Source material.
## Begin

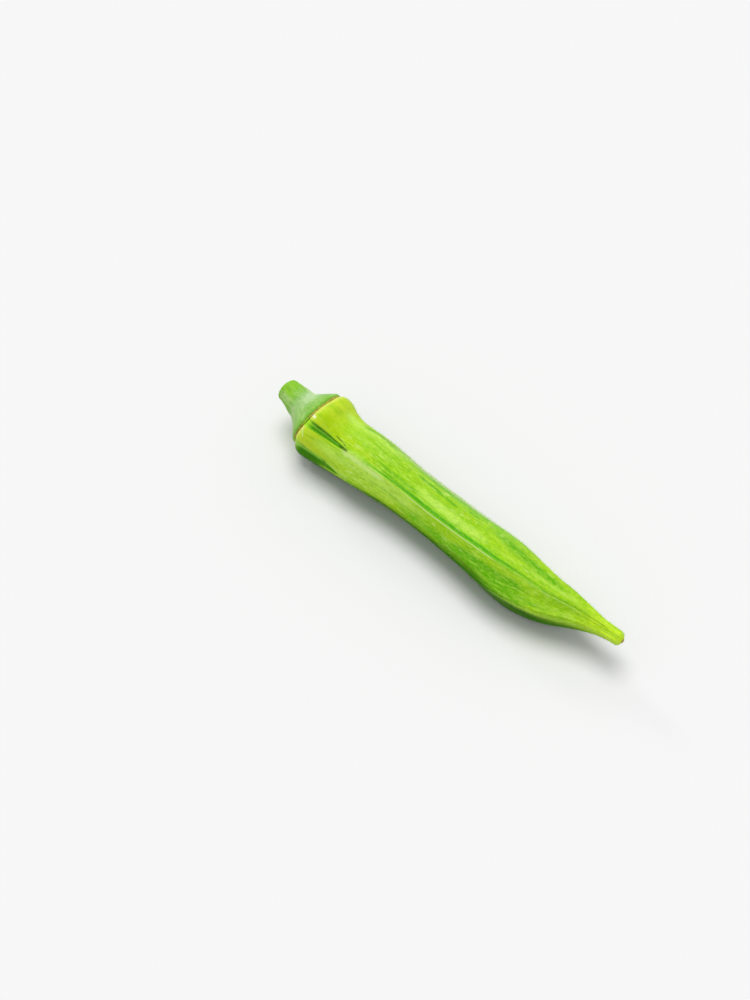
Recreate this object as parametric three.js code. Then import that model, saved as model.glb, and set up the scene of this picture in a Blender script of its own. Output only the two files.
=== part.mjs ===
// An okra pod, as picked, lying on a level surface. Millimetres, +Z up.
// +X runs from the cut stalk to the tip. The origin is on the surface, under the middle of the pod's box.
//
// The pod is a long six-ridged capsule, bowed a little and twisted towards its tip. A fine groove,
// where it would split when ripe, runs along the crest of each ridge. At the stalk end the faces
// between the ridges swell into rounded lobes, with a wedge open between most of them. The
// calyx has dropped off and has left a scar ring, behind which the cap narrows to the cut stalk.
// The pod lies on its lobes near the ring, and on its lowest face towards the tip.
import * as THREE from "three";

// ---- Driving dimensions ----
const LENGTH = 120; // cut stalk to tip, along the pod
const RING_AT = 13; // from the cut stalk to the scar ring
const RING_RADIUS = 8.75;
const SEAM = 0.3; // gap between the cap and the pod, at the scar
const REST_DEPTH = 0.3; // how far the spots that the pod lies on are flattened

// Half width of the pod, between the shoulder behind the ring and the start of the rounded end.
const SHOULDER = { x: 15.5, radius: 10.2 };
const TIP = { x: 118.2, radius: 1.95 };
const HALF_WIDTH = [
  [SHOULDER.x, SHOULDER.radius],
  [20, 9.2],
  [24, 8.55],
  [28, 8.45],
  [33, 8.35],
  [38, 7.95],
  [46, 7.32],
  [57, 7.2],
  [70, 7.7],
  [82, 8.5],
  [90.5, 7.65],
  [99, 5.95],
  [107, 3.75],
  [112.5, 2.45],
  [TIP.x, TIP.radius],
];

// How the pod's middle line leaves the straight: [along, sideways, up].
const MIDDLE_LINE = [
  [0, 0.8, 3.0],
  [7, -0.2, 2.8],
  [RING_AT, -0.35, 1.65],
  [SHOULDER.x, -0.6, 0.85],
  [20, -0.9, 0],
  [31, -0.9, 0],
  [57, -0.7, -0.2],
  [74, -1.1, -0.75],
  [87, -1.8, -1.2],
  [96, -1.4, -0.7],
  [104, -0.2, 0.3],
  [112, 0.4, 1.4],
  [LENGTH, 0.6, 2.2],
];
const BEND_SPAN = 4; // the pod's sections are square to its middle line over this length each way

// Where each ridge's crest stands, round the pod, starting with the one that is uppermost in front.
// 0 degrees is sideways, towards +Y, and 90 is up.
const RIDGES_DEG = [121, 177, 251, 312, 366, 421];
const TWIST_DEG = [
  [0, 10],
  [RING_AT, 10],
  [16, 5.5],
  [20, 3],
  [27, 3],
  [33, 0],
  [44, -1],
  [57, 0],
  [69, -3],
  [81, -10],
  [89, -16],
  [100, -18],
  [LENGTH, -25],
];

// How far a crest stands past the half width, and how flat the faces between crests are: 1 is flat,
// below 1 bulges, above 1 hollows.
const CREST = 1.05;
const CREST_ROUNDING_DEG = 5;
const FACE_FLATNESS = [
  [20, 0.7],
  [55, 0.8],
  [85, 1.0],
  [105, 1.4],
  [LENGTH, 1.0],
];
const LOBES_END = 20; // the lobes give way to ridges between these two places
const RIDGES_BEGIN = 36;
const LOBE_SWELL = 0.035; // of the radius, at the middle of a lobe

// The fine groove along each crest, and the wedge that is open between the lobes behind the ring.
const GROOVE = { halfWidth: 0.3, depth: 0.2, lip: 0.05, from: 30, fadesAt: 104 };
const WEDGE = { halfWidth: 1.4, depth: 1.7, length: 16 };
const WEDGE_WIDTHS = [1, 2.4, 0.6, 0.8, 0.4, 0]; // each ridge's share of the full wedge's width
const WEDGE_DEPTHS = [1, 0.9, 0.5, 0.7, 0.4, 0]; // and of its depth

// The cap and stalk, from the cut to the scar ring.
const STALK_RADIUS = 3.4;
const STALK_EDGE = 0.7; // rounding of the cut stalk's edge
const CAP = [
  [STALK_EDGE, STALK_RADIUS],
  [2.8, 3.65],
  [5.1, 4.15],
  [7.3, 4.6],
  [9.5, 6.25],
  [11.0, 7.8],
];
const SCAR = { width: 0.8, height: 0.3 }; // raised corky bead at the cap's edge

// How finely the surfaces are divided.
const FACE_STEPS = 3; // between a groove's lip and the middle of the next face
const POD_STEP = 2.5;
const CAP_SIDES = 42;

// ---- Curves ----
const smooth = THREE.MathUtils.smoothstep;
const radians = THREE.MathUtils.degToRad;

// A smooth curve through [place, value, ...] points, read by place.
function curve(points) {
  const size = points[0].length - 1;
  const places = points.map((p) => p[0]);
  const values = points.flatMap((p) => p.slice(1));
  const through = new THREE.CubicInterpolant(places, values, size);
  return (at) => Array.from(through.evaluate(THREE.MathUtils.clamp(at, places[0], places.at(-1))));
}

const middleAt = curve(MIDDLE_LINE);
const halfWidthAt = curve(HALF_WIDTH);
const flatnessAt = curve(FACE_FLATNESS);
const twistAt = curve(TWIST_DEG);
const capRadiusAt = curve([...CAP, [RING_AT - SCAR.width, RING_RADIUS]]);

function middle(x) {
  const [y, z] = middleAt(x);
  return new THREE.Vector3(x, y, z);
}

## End
## Begin

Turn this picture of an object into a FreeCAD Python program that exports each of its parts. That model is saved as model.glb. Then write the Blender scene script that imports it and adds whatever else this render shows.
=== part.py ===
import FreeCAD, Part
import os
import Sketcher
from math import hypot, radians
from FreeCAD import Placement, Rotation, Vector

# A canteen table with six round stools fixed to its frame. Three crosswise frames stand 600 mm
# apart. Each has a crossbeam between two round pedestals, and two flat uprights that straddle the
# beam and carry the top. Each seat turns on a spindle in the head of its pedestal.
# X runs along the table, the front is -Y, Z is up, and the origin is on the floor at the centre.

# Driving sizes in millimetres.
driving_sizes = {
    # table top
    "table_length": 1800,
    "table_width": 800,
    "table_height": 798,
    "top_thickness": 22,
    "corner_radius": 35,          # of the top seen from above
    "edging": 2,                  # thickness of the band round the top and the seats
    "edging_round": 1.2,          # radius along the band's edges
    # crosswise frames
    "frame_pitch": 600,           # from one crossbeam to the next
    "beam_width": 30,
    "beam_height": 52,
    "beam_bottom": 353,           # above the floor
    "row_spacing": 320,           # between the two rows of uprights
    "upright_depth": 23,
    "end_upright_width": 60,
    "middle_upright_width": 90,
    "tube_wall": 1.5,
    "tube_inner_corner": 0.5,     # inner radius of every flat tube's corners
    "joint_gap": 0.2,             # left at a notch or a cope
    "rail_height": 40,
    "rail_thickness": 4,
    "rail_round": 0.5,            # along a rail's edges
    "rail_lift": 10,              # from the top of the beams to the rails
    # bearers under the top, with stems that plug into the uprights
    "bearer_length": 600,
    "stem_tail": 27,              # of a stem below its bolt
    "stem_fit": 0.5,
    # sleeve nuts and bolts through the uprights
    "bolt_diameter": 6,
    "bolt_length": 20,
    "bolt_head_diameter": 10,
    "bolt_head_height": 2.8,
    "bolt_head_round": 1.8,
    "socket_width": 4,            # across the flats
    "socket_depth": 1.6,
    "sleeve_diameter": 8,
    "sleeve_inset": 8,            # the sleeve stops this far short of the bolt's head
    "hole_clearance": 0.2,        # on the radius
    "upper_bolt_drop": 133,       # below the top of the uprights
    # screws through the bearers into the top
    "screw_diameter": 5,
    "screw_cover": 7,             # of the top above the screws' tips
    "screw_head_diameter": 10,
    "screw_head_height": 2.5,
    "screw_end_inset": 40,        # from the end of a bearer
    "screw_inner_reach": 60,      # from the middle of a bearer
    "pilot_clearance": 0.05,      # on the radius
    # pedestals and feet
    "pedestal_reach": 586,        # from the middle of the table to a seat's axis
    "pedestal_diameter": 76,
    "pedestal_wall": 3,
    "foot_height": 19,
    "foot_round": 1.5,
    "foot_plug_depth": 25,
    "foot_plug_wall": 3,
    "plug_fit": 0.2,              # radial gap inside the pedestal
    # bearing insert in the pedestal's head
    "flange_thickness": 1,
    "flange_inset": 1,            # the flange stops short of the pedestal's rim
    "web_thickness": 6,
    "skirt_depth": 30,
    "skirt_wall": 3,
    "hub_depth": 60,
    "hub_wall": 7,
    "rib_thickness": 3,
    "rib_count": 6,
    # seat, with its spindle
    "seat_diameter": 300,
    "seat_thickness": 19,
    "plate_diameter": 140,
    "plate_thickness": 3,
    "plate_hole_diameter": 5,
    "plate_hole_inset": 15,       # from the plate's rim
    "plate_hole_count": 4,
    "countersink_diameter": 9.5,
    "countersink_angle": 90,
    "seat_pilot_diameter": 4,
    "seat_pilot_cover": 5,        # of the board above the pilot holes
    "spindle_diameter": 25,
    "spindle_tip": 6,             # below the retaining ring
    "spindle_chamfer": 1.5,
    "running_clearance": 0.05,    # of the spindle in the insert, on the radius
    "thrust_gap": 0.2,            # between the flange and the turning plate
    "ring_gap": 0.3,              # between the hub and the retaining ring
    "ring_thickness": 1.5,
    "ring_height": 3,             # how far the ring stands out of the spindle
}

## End
## Begin

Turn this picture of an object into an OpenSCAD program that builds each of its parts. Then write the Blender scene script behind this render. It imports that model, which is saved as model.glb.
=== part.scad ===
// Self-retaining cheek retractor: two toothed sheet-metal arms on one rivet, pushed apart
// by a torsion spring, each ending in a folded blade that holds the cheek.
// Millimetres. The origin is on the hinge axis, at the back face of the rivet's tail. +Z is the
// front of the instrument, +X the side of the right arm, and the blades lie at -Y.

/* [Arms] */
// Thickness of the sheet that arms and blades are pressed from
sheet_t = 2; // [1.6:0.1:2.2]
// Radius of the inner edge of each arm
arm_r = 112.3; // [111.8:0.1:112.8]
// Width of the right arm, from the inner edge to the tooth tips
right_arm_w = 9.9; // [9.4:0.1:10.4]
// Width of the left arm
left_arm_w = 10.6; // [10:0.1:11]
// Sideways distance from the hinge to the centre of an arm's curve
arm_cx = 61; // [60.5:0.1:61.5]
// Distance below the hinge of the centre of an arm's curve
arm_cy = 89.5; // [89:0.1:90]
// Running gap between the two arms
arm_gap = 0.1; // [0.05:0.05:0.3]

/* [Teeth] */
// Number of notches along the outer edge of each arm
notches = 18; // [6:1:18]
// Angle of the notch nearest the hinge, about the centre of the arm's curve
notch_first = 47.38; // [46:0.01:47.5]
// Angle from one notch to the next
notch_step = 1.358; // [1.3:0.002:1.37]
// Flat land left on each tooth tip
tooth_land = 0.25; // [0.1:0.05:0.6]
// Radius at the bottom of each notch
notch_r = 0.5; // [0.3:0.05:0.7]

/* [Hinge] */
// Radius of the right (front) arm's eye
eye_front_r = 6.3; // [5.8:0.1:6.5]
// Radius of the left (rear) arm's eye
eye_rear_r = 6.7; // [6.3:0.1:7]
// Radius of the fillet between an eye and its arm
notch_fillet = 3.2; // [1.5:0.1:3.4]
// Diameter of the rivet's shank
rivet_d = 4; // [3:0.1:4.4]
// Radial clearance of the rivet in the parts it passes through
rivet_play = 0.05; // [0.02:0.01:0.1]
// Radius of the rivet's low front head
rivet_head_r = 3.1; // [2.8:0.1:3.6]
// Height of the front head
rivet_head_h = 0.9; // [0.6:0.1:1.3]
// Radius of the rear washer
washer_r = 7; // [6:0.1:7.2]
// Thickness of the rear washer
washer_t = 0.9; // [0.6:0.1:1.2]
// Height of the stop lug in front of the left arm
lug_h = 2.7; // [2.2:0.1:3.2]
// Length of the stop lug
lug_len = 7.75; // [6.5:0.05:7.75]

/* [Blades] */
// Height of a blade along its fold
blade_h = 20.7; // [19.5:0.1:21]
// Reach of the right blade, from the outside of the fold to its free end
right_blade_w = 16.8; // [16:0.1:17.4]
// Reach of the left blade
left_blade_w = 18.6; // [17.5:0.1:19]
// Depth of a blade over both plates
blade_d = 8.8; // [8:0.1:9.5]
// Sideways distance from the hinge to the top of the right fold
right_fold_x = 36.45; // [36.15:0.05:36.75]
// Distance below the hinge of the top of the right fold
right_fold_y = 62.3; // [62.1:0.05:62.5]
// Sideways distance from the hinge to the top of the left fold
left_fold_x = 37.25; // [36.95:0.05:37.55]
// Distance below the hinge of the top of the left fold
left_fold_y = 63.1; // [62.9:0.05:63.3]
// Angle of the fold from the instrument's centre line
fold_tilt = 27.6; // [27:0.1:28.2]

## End

In the listing above, find the line with "Recreate this object" and the line with "const REST_DEPTH = 0.3;", then print exactly those two lines and every line between them, and nothing more.

Answer to the problem.
Recreate this object as parametric three.js code. Then import that model, saved as model.glb, and set up the scene of this picture in a Blender script of its own. Output only the two files.
=== part.mjs ===
// An okra pod, as picked, lying on a level surface. Millimetres, +Z up.
// +X runs from the cut stalk to the tip. The origin is on the surface, under the middle of the pod's box.
//
// The pod is a long six-ridged capsule, bowed a little and twisted towards its tip. A fine groove,
// where it would split when ripe, runs along the crest of each ridge. At the stalk end the faces
// between the ridges swell into rounded lobes, with a wedge open between most of them. The
// calyx has dropped off and has left a scar ring, behind which the cap narrows to the cut stalk.
// The pod lies on its lobes near the ring, and on its lowest face towards the tip.
import * as THREE from "three";

// ---- Driving dimensions ----
const LENGTH = 120; // cut stalk to tip, along the pod
const RING_AT = 13; // from the cut stalk to the scar ring
const RING_RADIUS = 8.75;
const SEAM = 0.3; // gap between the cap and the pod, at the scar
const REST_DEPTH = 0.3; // how far the spots that the pod lies on are flattened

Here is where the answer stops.